STORED DATA:
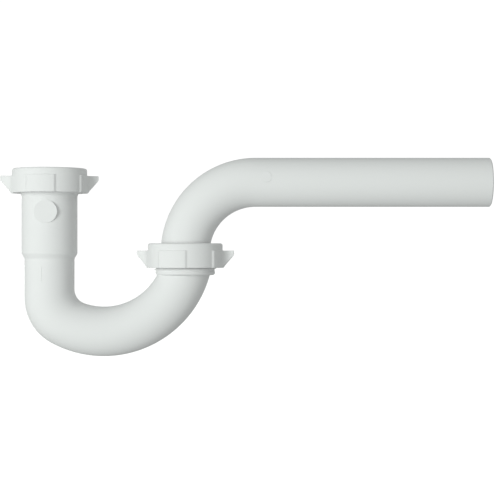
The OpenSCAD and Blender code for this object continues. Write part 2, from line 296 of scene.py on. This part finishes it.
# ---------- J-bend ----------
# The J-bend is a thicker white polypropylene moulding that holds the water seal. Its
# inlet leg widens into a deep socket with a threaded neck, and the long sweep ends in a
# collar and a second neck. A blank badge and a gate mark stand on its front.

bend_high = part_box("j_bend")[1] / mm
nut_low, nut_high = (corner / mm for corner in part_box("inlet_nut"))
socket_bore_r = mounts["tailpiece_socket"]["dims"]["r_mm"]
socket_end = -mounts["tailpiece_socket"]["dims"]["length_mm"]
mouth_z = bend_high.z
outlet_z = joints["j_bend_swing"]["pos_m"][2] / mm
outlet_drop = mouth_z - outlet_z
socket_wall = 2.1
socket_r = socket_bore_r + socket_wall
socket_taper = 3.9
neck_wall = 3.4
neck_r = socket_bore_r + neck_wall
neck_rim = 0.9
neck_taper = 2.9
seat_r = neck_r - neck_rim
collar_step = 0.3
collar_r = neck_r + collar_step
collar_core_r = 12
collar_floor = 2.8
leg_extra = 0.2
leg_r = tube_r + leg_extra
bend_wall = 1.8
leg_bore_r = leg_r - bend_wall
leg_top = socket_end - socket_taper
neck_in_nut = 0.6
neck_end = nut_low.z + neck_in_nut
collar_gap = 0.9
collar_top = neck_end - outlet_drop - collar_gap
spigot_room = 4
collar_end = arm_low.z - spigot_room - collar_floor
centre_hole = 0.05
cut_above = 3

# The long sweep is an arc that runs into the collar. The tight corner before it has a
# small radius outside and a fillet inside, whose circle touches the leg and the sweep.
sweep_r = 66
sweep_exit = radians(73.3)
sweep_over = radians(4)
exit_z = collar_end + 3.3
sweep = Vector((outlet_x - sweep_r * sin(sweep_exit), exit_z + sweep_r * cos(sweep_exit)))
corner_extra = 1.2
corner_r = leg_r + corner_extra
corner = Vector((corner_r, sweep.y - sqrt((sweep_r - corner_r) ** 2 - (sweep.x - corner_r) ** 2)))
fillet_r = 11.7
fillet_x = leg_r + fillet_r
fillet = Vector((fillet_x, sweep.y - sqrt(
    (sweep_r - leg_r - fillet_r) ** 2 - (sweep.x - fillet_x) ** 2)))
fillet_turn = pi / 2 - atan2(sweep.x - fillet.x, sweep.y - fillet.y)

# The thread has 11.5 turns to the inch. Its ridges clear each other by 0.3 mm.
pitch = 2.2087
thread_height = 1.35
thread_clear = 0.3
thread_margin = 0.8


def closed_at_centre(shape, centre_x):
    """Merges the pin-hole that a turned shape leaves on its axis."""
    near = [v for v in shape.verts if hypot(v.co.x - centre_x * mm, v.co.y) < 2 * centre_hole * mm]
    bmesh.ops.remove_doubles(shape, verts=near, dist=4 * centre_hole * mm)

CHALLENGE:
Word for word, reproduce the listing above from its start up to and including the line that has "# collar and". Give only those lines.

SOLUTION TO THE PROBLEM:
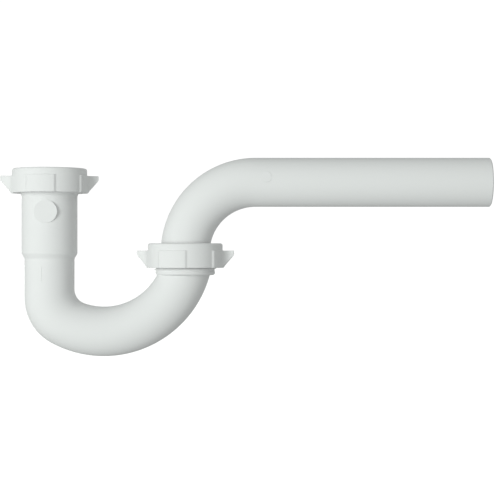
The OpenSCAD and Blender code for this object continues. Write part 2, from line 296 of scene.py on. This part finishes it.
# ---------- J-bend ----------
# The J-bend is a thicker white polypropylene moulding that holds the water seal. Its
# inlet leg widens into a deep socket with a threaded neck, and the long sweep ends in a
# collar and a second neck. A blank badge and a gate mark stand on its front.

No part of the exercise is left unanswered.